On the blog Errata Security, Robert David Graham (if that’s his real name) made a case for his own arrest and detention, presumably with some irony.

On reading the original indictment against Aaron Swartz, he wrote, “It sent chills down my back, because I do everything on that list (and more).” One of Swartz’s crimes, according to the document was to “elude detection and identification.”

By doing so, the charges go, he was committing wire fraud when he downloaded the JSTOR database he was accused of stealing. This despite the fact, Graham claimed, that he was not asked for his real name at any point in the process.

“(N)obody asked Aaron for his true identity,” he wrote, “but he was indicted for wirefraud for concealing his true identity. He was indicted for doing the same things I do every day.”

Being accused of wire fraud for MAC randomization is “like saying if somebody blocks your phone number, then it’s wirefraud calling from a different phone. Your phone number is not your true identity, and neither is your MAC address.”

Graham outlined the way he regularly does the same.

Among other actions, he randomizes the Media Access Control (MAC) addresses attached to the host of MacBooks he uses and does so under the pseudonym “Martin.” When he signed up for inflight Wi-Fi, he did so under an assumed name using a secondary email address.

Why does he engage in all this ID-oriented legerdemain?

“That’s none of your business! I mean, all this has perfectly rational explanations in terms of cybersecurity, privacy, and anti-spam. You can probably guess most of the reasons. But explaining myself defeats the purpose. I shouldn’t have to explain myself to you, to prosecutors, or to a jury. I have a human right to privacy, and guarding that right should not be cause for prosecution.”

Hanni Fakhoury, staff attorney for the Electronic Frontier Foundation, told the Daily Dot, he believes Graham is overstating the problem.

“The wire fraud charge wasn’t because Aaron was trying to conceal his identity,” he said, according to the wire fraud statute. “It’s because he was trying to conceal his identity while (arguably) intending to defraud MIT and JSTOR by taking articles.”

Intent is key.

If Graham did not, for instance, sign up for the inflight Wi-Fi in order to avoid paying, he cdid not ommit wire fraud.

“The problem in Aaron’s case was less the means by which he furthered the ‘fraud,’” Fakhoury believes, “but rather, that the government perceived what happened as a ‘fraud’ in the first place.”

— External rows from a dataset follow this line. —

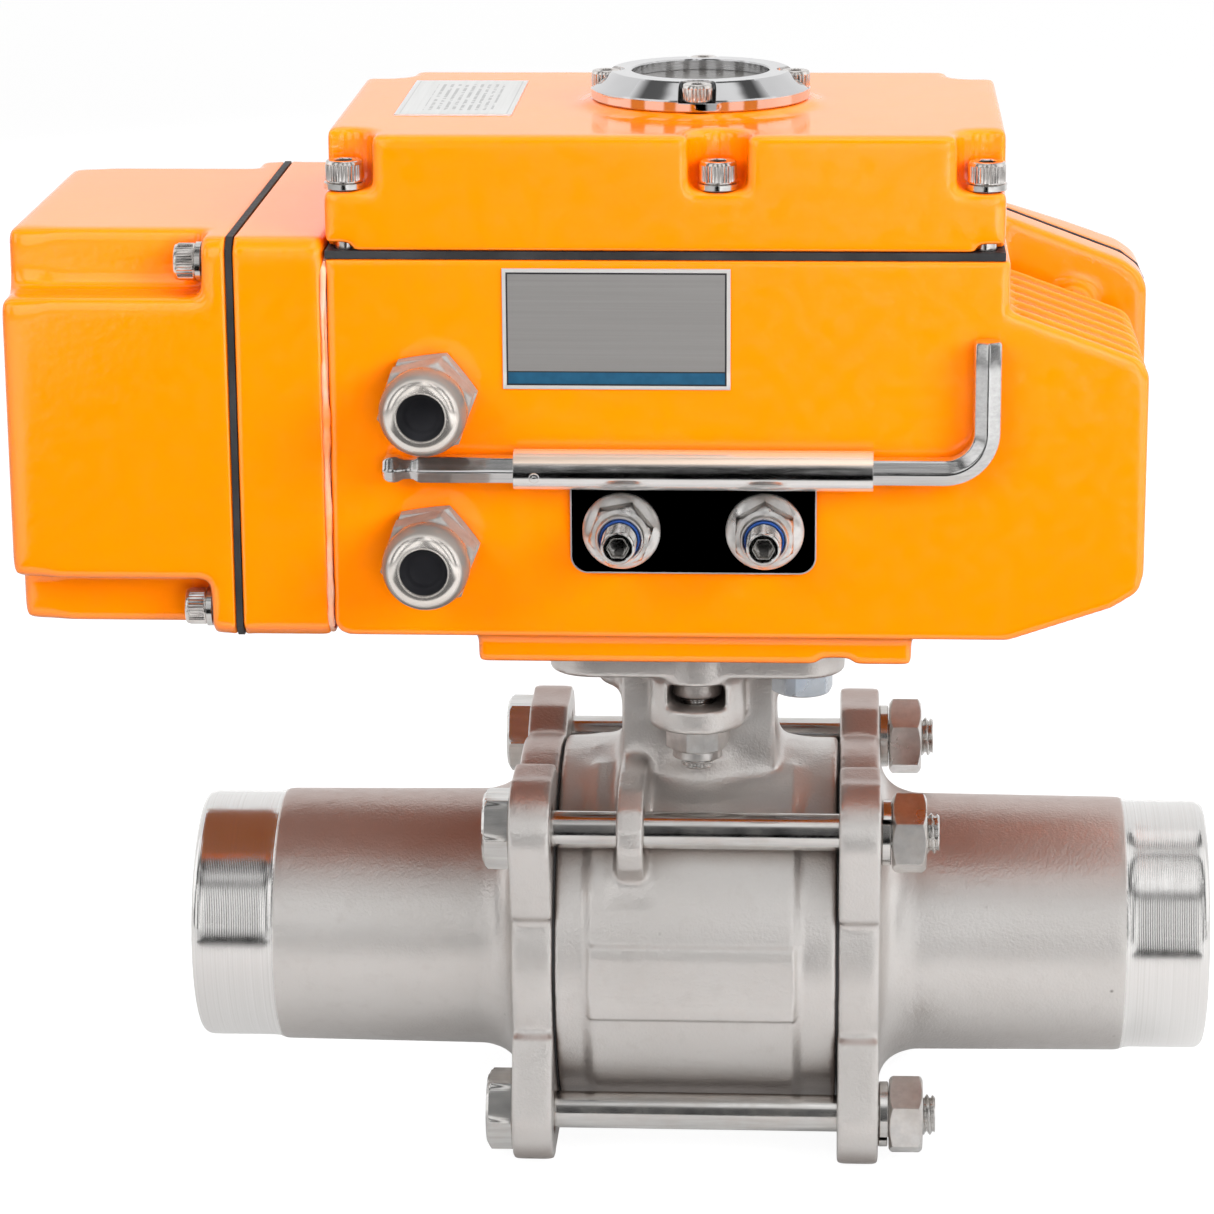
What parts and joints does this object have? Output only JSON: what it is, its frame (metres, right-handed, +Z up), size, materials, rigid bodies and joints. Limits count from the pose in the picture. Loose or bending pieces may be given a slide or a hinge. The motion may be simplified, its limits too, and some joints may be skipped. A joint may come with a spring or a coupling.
{
  "type": "motorized valve actuator",
  "caption": "Electric quarter-turn actuator with gear drive, control box and sight window, bolted on a stainless three-piece butt-weld ball valve.",
  "frame": {"origin": "centre of the valve ball, where the pipe axis and the stem axis cross", "axes": "+X along the pipe, away from the control box; +Z up the valve stem to the sight window; -Y towards the front with the cable glands"},
  "size_m": [0.2798, 0.1299, 0.2573],
  "materials": {
    "orange_powder_coat": "smooth glossy orange powder coat over cast aluminium, fine orange-peel texture",
    "cast_stainless": "bead-blasted warm grey cast stainless steel, with lathe-turned weld ends",
    "bright_stainless": "bright machined stainless fasteners with fine turning lines",
    "zinc_steel": "bluish zinc-plated steel",
    "chrome": "mirror chrome plating",
    "nickel_brass": "warm nickel-plated brass",
    "black_rubber": "matte black rubber",
    "white_sealant": "semi-matte white silicone bead",
    "ptfe": "waxy white PTFE",
    "graphite_seal": "dark graphite-filled seal",
    "polished_ball": "mirror-polished stainless ball",
    "sight_glass": "clear tempered glass",
    "indicator_red": "glossy red moulded plastic",
    "nameplate_metal": "brushed aluminium plate with a blue strip and no text",
    "label_metal": "blank satin silver label",
    "polished_plate": "mirror-polished stainless holder",
    "key_steel": "bright nickel-plated hexagon key",
    "bronze": "machined gear bronze",
    "drive_steel": "turned alloy steel",
    "motor_case": "black painted motor can",
    "plate_steel": "zinc-plated sheet steel",
    "switch_plastic": "black moulded switch bodies",
    "circuit_board": "green circuit board with black and green components"
  },
  "bodies": {
    "valve_and_casing": {"valve_body": "cast_stainless", "end_cap_left": "cast_stainless", "end_cap_right": "cast_stainless", "seat_left": "ptfe", "seat_right": "ptfe", "body_seals": "graphite_seal", "stem_packing": "ptfe", "packing_gland": "cast_stainless", "tie_bolts": "bright_stainless", "tie_nuts": "bright_stainless", "tie_spring_washers": "bright_stainless", "pad_studs": "bright_stainless", "pad_stud_nuts": "bright_stainless", "pad_stud_collars": "cast_stainless", "pad_bolts": "zinc_steel", "housing": "orange_powder_coat", "top_cover": "orange_powder_coat", "cover_gasket": "black_rubber", "casing_screws": "bright_stainless", "casing_screw_washers": "bright_stainless", "sight_ring": "chrome", "sight_glass": "sight_glass", "sight_oring": "black_rubber", "sight_ring_screws": "bright_stainless", "box_adapter": "orange_powder_coat", "adapter_sealant": "white_sealant", "box_gasket": "black_rubber", "control_box_cover": "orange_powder_coat", "rear_cover": "orange_powder_coat", "rear_gasket": "black_rubber", "manual_drive_plug": "black_rubber", "nameplate": "nameplate_metal", "top_label": "label_metal", "gland_bodies": "nickel_brass", "gland_cap_nuts": "nickel_brass", "gland_inserts": "black_rubber", "key_holder": "polished_plate", "stop_screws": "bright_stainless", "stop_lock_nuts": "bright_stainless", "drive_motor": "motor_case", "motor_bracket": "plate_steel", "worm_bearings": "bright_stainless", "output_bushes": "bronze", "limit_switches": "switch_plastic", "mounting_plate": "plate_steel", "control_board": "circuit_board"},
    "output_drive": {"output_shaft": "drive_steel", "sector_wheel": "bronze", "cams": "ptfe", "position_indicator": "indicator_red", "valve_stem": "bright_stainless", "stem_nut": "bright_stainless", "ball": "polished_ball"},
    "worm_drive": {"worm_shaft": "drive_steel", "worm": "bronze", "worm_gear": "bronze"},
    "motor_rotor": {"motor_pinion": "bronze"},
    "key": {"hex_key": "key_steel"}
  },
  "joints": [
    {"name": "output_turn", "type": "hinge", "parent": "valve_and_casing", "child": "output_drive", "pos_m": [0, 0, 0.1], "axis": [0, 0, 1], "range_deg": [0, 90]},
    {"name": "worm_spin", "type": "hinge", "parent": "valve_and_casing", "child": "worm_drive", "pos_m": [0, 0.036, 0.112], "axis": [1, 0, 0], "range_deg": [0, 2880]},
    {"name": "motor_spin", "type": "hinge", "parent": "valve_and_casing", "child": "motor_rotor", "pos_m": [0.034, 0.033, 0.1267], "axis": [1, 0, 0], "range_deg": [-4320, 0]},
    {"name": "key_slide", "type": "slide", "parent": "valve_and_casing", "child": "key", "axis": [1, 0, 0], "range_m": [0, 0.115]}
  ],
  "couplings": [
    {"joint": "worm_spin", "follows": "output_turn", "ratio": 32},
    {"joint": "motor_spin", "follows": "output_turn", "ratio": -48}
  ]
}
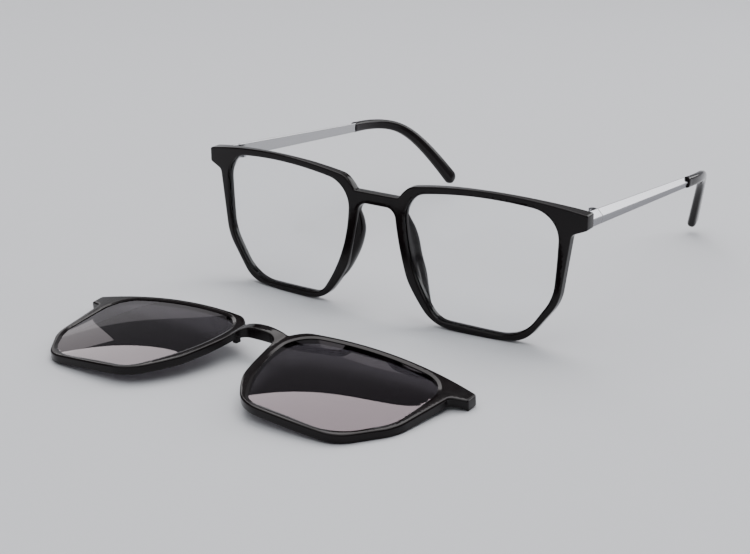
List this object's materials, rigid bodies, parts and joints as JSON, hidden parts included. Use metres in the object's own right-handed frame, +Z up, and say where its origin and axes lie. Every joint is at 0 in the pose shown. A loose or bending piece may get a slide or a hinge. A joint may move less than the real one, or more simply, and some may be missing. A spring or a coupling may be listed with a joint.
{
  "type": "spectacle frame with magnetic sun clip",
  "caption": "Black rectangular spectacle frame with metal temples, standing open, and its magnetic sun clip with dark lenses lying in front of it",
  "frame": {"origin": "middle of the bridge's front face", "axes": "+X wearer's left, +Y back towards the wearer, +Z up"},
  "size_m": [0.152, 0.228, 0.0481],
  "materials": {
    "black_plastic": "polished",
    "brushed_metal": "satin",
    "screw_metal": "bright",
    "magnet": "plated",
    "clear_lens": "clear",
    "dark_lens": "dark tint"
  },
  "bodies": {
    "front": {"front_frame": "black_plastic", "demo_lens_left": "clear_lens", "demo_lens_right": "clear_lens", "end_magnet_left": "magnet", "end_magnet_right": "magnet", "bridge_magnet_left": "magnet", "bridge_magnet_right": "magnet", "hinge_block_left": "brushed_metal", "hinge_block_right": "brushed_metal", "leaf_screws_left": "screw_metal", "leaf_screws_right": "screw_metal", "hinge_screw_left": "screw_metal", "hinge_screw_right": "screw_metal"},
    "temple_left": {"temple_bar_left": "brushed_metal", "temple_tip_left": "black_plastic"},
    "temple_right": {"temple_bar_right": "brushed_metal", "temple_tip_right": "black_plastic"},
    "clip": {"clip_frame": "black_plastic", "clip_lens_left": "dark_lens", "clip_lens_right": "dark_lens", "clip_end_magnet_left": "magnet", "clip_end_magnet_right": "magnet", "clip_bridge_magnet_left": "magnet", "clip_bridge_magnet_right": "magnet"}
  },
  "joints": [
    {"name": "temple_left_fold", "type": "hinge", "parent": "front", "child": "temple_left", "pos_m": [0.0677, 0.018, 0.00192], "axis": [0, 0, 1], "range_deg": [0, 86]},
    {"name": "temple_right_fold", "type": "hinge", "parent": "front", "child": "temple_right", "pos_m": [-0.0677, 0.018, 0.00192], "axis": [0, 0, -1], "range_deg": [0, 80]},
    {"name": "clip_lift", "type": "slide", "parent": "front", "child": "clip", "axis": [0, 0, 1], "range_m": [0, 0.06]}
  ]
}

Graham told the Daily Dot the purpose of his post was to make the case that, because he was never asked for his “true identity,” Swartz did not take any actions under “false pretenses”

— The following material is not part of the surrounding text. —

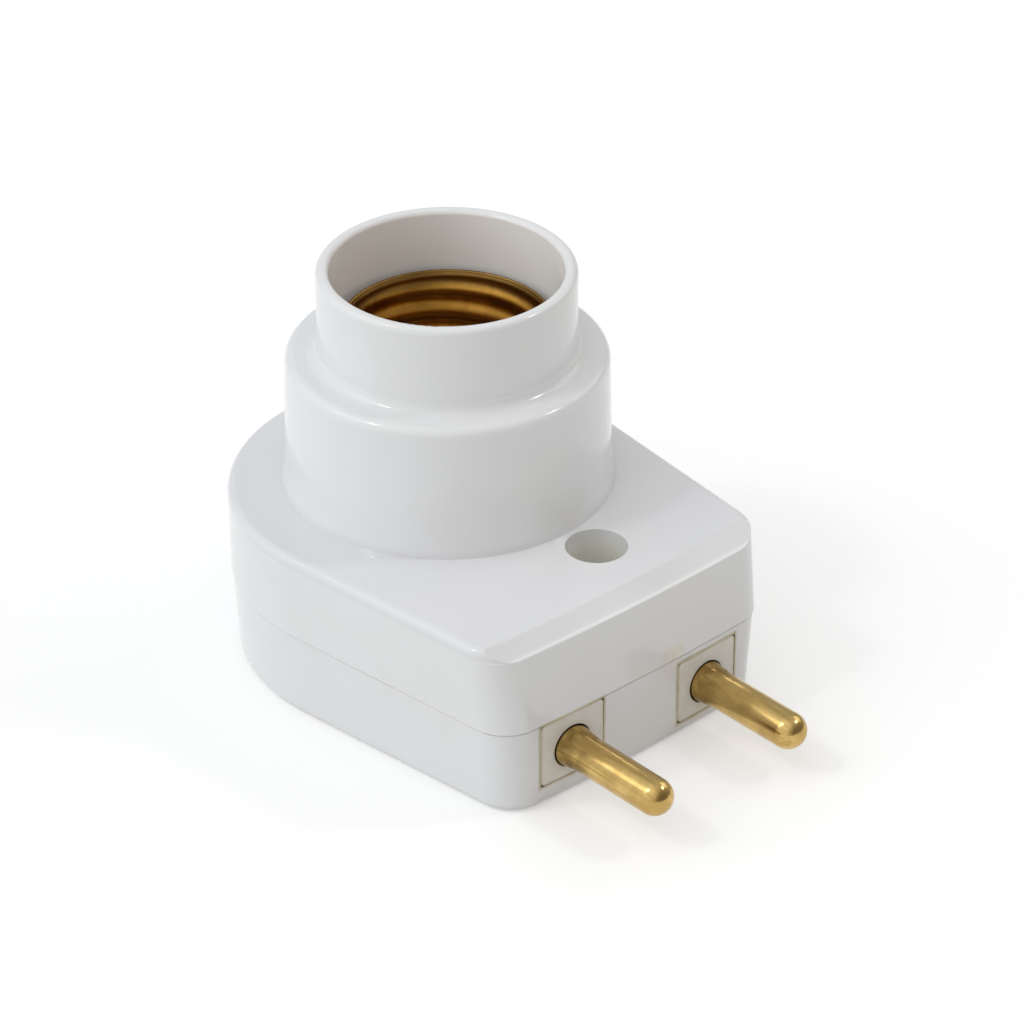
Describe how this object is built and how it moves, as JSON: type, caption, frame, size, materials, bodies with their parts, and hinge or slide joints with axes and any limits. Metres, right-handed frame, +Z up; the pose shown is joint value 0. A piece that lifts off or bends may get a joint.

“In any case,” he said, “I’m trying to point out is that if I’m ever suspected of a crime, prosecutors will find that I’m always making ‘false pretenses.’ I’m trying to show that I’m not doing false pretenses to further a crime, but that I do what you call ‘false pretenses’ all the time as a way of life.”

Whether presenting yourself under an alternative identity because you were not directly asked for your “true identity” removes the intent from the fraud definition is far from certain. Again, it probably comes down to intent.

But regardless of the details of the law today, a society-wide decision on the nature of information ownership, grounded in usable law and evenly applied, is necessary to achieve the proportionality some believe was sorely lacking in Swartz’s prosecution.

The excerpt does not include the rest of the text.